Assuming that what probably was not constitutional became constitutional later in time on the passing of the amendment to introduce GST, the question then arises: whether an act that was unconstitutional at the time of enactment can subsequently become constitutional owing to an amendment in the Constitution (precisely when the object and purpose of the amendment was wholly different)?
In answering the above posed question, it is necessary to note that the law at the time of drafting was unconstitutional because entry 92 conferred upon the Union the power to tax on advertisements in newspapers and the States were empowered to levy tax only on other advertisements. In such a situation and according to the Supreme Court’s decision in Union of India v. H. S. Dhillon, entry 97 (which assigns the residuary powers of legislation exclusively to the Union in the event that no entry in any of the three lists covers a piece of legislation) does not come into operation. If the subject matter is a State subject, it is completely taboo for the Union. Consequently, this strengthens the point that the levy had been invalid due to legislative incompetence.
Should EL have been re-enacted to ensure its validity?
As a matter of fact, a law could be invalid for being either in violation with regard to constitutional limitations or due to legislative incompetence. The latter phenomenon being applicable to the given situation, the Supreme Court’s decision in the Bhikaji Narain v. State of Madhya Pradesh becomes applicable. The Court observed that if a law is invalid for legislative incompetence then it would be void ab initio; moreover, the law is like a still-born child. This would require a fresh enactment of the law. However, in my opinion, this should not be the case in the present situation.

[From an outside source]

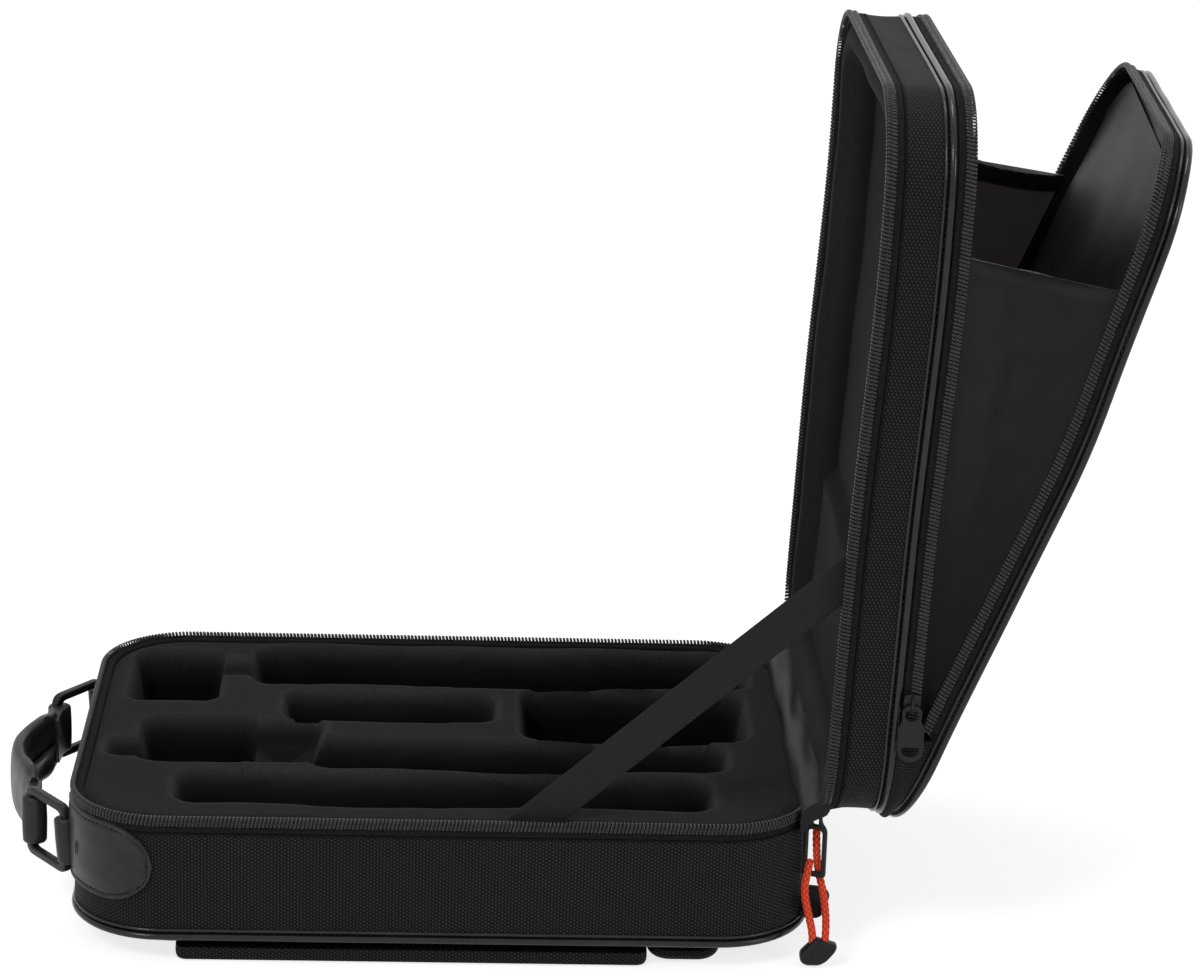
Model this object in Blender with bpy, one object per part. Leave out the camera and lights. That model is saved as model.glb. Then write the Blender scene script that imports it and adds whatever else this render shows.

It is imperative to note that there had been a limitation on the Union’s power as they could not tax advertisements other than those in newspapers. But that limitation had also been removed by the Amendment. Therefore, reflecting upon the doctrine of eclipse, one may conclude that the law stands valid after the Amendment, and was not in want of re-enactment. Hence, the law became absolutely valid. In other words, what appeared to be invalid due to a particular defect became totally valid proprio vigore once the defect was removed.